Obviously the cheapest way to get from A to B anywhere is to walk. Perks include the health factor, as well as being able to easily explore anything that catches the eye en route – but walking isn’t always practical.

Santander Cycles can be found at docking stations all over Central London. It costs £2 to access the bikes for 24 hours, with the first half an hour of every journey included in this fee. Every additional 30 minutes (or less) is charged at an additional £2 – but this can be avoided by docking the bike when the first 30 minutes is nearly up and grabbing another one to restart the clock. Download the Santander Cycles app to see an interactive map showing live bike availability at nearby docking stations.

Santander Cycles
A Santander Cycle dock in Central London | © Marco Verch/Flickr

Serving 19,000 stops in the capital, London’s iconic red buses go pretty much everywhere. They cost just £1.50 per journey – and passengers can hop on and off as many buses as possible within an hour thanks to mayor Sadiq Khan’s ‘hopper fare’. Uniquely, South London offers the added option of the tram. Like the bus, the tram is £1.50 per journey and the hopper fare applies.
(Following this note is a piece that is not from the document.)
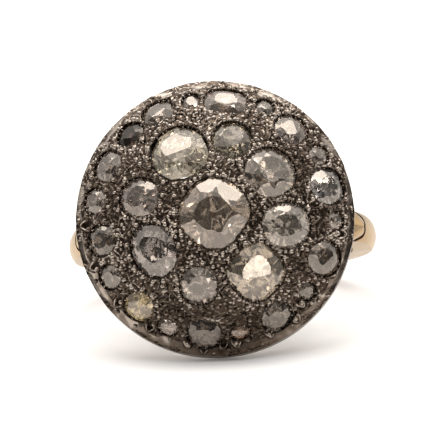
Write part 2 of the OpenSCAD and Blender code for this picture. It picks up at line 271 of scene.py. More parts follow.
def ring_axes():
    """The hoop's centre and the axes across, along the finger and out through the head, in the row frame."""
    mount = frame["record"]["mounts"][0]
    across = np.array([1.0, 0.0, 0.0])
    finger = np.array(mount["axis"])
    return np.array(mount["pos_m"]), np.stack([across, finger, np.cross(across, finger)])


def to_world(points_mm):
    return hoop_centre + points_mm @ axes * MM


def to_ring(points_m):
    return (points_m - hoop_centre) @ axes.T / MM


def node_points(name):
    mesh = frame["nodes"][name].data
    co = np.zeros(len(mesh.vertices) * 3)
    mesh.vertices.foreach_get("co", co)
    return to_ring(co.reshape(-1, 3))


# Places on the dome


def unit(vectors):
    """Vectors of length 1, one or a row of them."""
    return vectors / np.maximum(np.linalg.norm(vectors, axis=-1, keepdims=True), 1e-12)


def ease(value, start, end):
    """0 before the start, 1 past the end and a straight slope between."""
    return np.clip((value - start) / (end - start), 0, 1)


def at_turn(turn, reach):
    """The direction from the dome's centre to a place on the dome."""
    flat = reach / DOME_R
    return np.array([flat * math.cos(turn), flat * math.sin(turn), math.sqrt(1 - flat**2)])


def flat_way(turn):
    return np.array([math.cos(turn), math.sin(turn), 0])


def tangent_at(direction, angle):
    east = np.cross([0, 0, 1.0], direction)
    east /= max(np.linalg.norm(east), 1e-6)
    return east * math.cos(angle) + np.cross(direction, east) * math.sin(angle)


def any_tangent(direction):
    """A random direction along the dome."""
    return tangent_at(direction, rng.uniform(0, math.pi))


def any_sizes(ranges):
    """A random value from each range, in turn."""
    return [rng.uniform(*limits) for limits in ranges]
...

Then, of course, there’s the London Underground, the first major subterranean travel network in the world. Besides the 11 tube lines, there is also the London Overground, the Docklands Light Railway (DLR) and TFL Rail, while the Elizabeth line – aka Crossrail – will be joining the network at the end of 2018. Charges for different journeys vary depending on the zones crossed, but a single journey within Zone 1 (Central London) costs £2.40 using a contactless bank card or an Oyster card. More details about fares can be found on the Transport For London website.

London Overground
London Overground at Richmond terminus | © Jim Linwood/Flickr

Finally, there are riverboat services. They’re not necessarily the most practical option, but they’re a great experience nonetheless. Bars onboard most boats offer the opportunity to kick back with a drink and soak up the summer sun while taking in some of London’s most iconic landmarks from an alternative perspective on the River Thames.
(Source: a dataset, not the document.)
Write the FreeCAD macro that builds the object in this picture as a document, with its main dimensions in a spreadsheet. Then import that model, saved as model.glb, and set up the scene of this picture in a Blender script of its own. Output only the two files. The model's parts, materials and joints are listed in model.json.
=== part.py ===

Understanding the Tube Map

It’s been an iconic symbol of London and a pioneering example of schematic design in transport maps ever since it first took its modern form in the 1930s, but the Tube Map can be confusing to the untrained eye. First things first, it’s not geographically accurate, so don’t assume that the proximity of two stations on the map necessarily means they’re close together, or vice versa. That said, most stations in Central London are fairly close so if it’s a question of jumping on the tube for one stop or walking, it’s often just as quick to walk.

Most of the map is dominated by the vast London Underground network, but a few of the other lines are worth noting. All transport options that aren’t part of the London Underground network – which itself is only actually 45% underground – travel above ground, so phone signal won’t be a problem.

Harry Beck on tube map
Harry Beck was the man responsible for producing the tube map in the modern schematic format Londoners know and love today | © Train Photos/Flickr

The orange line is the London Overground, while the green and white line represents the London tram network in South London. Then there’s the Docklands Light Railway – the teal and white line – which connects the Canary Wharf financial district to East London and parts of South London. TFL Rail is represented by the blue and white line and extends east from Liverpool Street to Shenfield, which, while technically outside London, is considered part of the capital for ticketing purposes. This brings us neatly on to our next point: zoning.

London is divided into nine ringed zones for the purposes of fare charges. Central London is represented by Zone 1, while the other zones extend out in ring formations around the preceding zones, up to Zone 9, which is the most suburban of all of London’s transport zones.

So, what’s the best way to get around London?

Everything else considered, anyone staying in Central London should definitely try to walk around the capital as much as possible. There’s lots to be discovered travelling around on foot that even the most seasoned Londoners won’t necessarily know about.

If walking is too slow, consider using the Santander Cycles – they’re a decent compromise between the scenic advantages of walking and the speed of the buses and tubes. Also, deviating from the public transport routes and seeing the lesser known streets will make for a more authentic experience of the capital – and could sometimes even be quicker than buses, especially when there’s traffic. However, in cases where speed is of the essence, tube or rail travel is probably the best bet.

Cycling around London
Cycling is the quickest way to get around the capital without having to stick to the official transport network | © Gary J. Wood/Flickr

Transport apps

When it comes to travelling around London, there is nothing more authentic than going old school and using the traditional tube map. But sometimes it can get a bit frustrating and that’s where Citymapper fills the void. It has up-to-date travel information on all services, including when the next service will be arriving, as well as offering route planner options for more complex journeys. Google Maps and Tube Map can come in pretty handy, too – everyone needs a backup when it’s time to rush.